Quando gli chiediamo di raccontarci come funziona il suo personalissimo atelier creativo, descrive giornate intere passate seduto al suo tavolo da disegno. «Facevo prima dei bozzetti a matita, poi disegnavo a china. C’erano giorni in cui le idee non venivano e allora realizzavo schizzi su schizzi. In questi casi non usavo carta da disegno, ma un block notes. Appuntavo idee confuse, o non finite, cambiavo situazioni, personaggi e raccoglievo tutto in una cartella. Era la mia miniera di idee. Una volta mi è capitato di riprenderne una che era lì da nove anni! Ho sempre cercato di fare un humour atemporale, lavorando sui problemi che l’umanità si trascina dietro da secoli.

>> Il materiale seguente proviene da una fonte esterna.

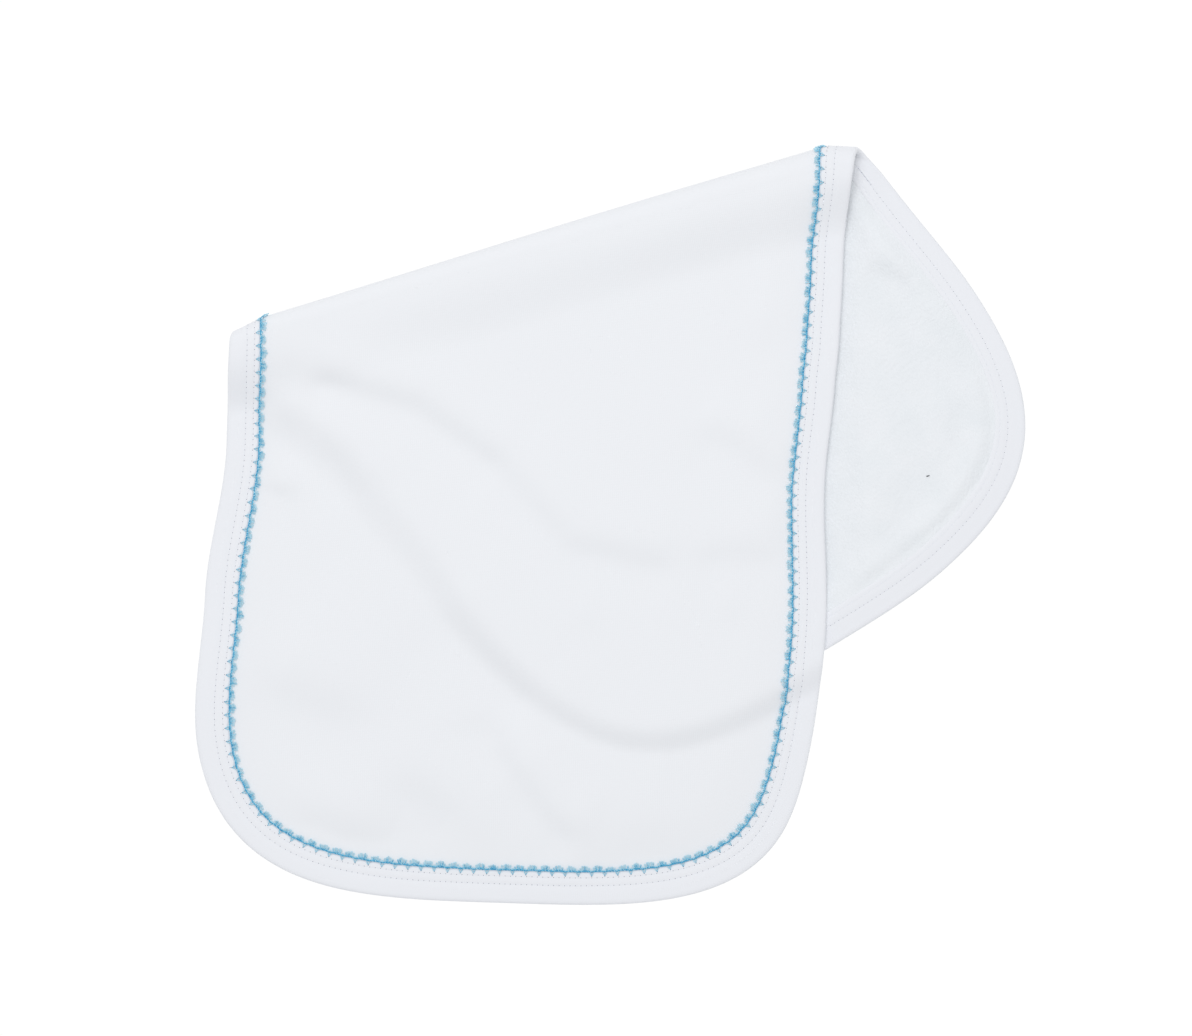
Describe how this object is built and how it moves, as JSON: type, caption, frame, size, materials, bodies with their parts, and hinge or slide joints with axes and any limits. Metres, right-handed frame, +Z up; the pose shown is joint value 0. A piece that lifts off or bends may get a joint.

Non amo la satira politica, perché non voglio che chi guarda una mia vignetta si chieda, a distanza di anni, chi fosse il primo ministro dell’epoca».
Eppure la passione politica, l’osservazione attenta della società, sembrano qualcosa che non va più di moda in quest’era digitale che tanti cambiamenti ha apportato, sia alla creazione che alla fruizione dei testi e delle immagini. E questo ha trasformato, almeno in parte, anche il linguaggio del fumetto. «Credo che i giovani disegnatori si preoccupino meno di questi aspetti, di tutto quello che insomma succede nel mondo. Hanno difficoltà a pubblicare. Non c’è più così tanto spazio. Nell’editoria come sui giornali. Ma hanno sicuramente un vantaggio rispetto alla mia generazione. Possono utilizzare gli strumenti tecnologici legati al mondo di Internet che ampliano le possibilità di esprimersi e di farsi conoscere. Ognuno ha il suo sito, il suo blog». A questa rivoluzione tecnologica, Quino non parteciperà: «Personalmente, non sono mai riuscito a disegnare con un computer. Ho bisogno di sentire la carta, di usare la matita, la gomma, l’inchiostro...».